▸ Collected data:
===============
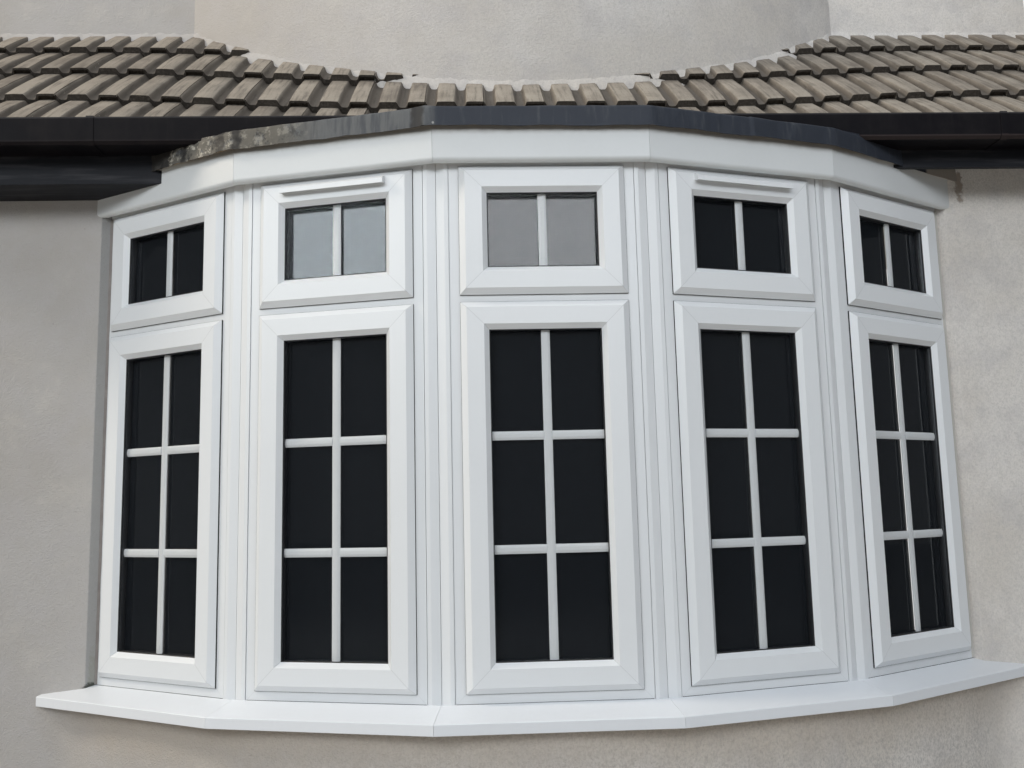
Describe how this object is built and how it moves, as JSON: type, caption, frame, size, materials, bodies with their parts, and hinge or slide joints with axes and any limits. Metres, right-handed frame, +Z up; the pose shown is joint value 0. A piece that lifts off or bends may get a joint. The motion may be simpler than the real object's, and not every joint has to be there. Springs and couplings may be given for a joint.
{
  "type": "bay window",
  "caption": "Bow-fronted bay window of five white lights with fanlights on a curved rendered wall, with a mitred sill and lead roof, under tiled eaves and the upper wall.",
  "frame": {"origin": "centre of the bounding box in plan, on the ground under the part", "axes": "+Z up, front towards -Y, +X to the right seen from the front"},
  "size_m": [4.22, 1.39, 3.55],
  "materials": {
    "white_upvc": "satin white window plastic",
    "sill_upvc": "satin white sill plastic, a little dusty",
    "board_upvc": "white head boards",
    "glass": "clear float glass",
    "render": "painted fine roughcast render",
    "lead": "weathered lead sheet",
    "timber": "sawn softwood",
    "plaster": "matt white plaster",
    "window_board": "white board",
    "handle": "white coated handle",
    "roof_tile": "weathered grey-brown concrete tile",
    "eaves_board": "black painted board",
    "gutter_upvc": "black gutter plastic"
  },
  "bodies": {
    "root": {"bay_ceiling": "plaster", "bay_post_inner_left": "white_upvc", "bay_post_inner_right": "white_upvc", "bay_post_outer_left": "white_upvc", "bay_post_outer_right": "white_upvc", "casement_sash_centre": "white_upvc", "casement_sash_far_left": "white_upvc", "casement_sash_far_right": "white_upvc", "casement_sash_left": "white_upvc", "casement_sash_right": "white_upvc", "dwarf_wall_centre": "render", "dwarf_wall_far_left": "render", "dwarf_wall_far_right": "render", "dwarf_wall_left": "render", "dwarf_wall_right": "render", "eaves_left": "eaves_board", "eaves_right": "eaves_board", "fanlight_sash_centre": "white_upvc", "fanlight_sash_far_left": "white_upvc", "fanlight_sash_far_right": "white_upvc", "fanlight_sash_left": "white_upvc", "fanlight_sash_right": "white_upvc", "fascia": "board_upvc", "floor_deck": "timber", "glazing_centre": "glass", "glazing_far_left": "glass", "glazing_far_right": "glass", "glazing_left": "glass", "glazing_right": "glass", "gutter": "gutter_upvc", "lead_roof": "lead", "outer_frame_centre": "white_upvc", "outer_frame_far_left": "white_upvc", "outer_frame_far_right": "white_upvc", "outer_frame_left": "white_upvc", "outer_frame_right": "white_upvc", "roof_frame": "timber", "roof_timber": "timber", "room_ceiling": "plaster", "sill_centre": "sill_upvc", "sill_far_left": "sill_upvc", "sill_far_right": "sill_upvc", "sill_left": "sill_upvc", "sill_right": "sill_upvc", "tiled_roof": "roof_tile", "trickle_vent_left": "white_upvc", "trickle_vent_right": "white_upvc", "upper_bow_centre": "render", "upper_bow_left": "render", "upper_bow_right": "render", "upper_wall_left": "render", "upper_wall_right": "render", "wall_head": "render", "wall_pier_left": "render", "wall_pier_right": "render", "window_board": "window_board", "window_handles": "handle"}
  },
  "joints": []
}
===============
▸ Set task:
Find all the lines containing "materials" in the material, then copy them.

▸ Solution to this exercise:
Describe how this object is built and how it moves, as JSON: type, caption, frame, size, materials, bodies with their parts, and hinge or slide joints with axes and any limits. Metres, right-handed frame, +Z up; the pose shown is joint value 0. A piece that lifts off or bends may get a joint. The motion may be simpler than the real object's, and not every joint has to be there. Springs and couplings may be given for a joint.
  "materials": {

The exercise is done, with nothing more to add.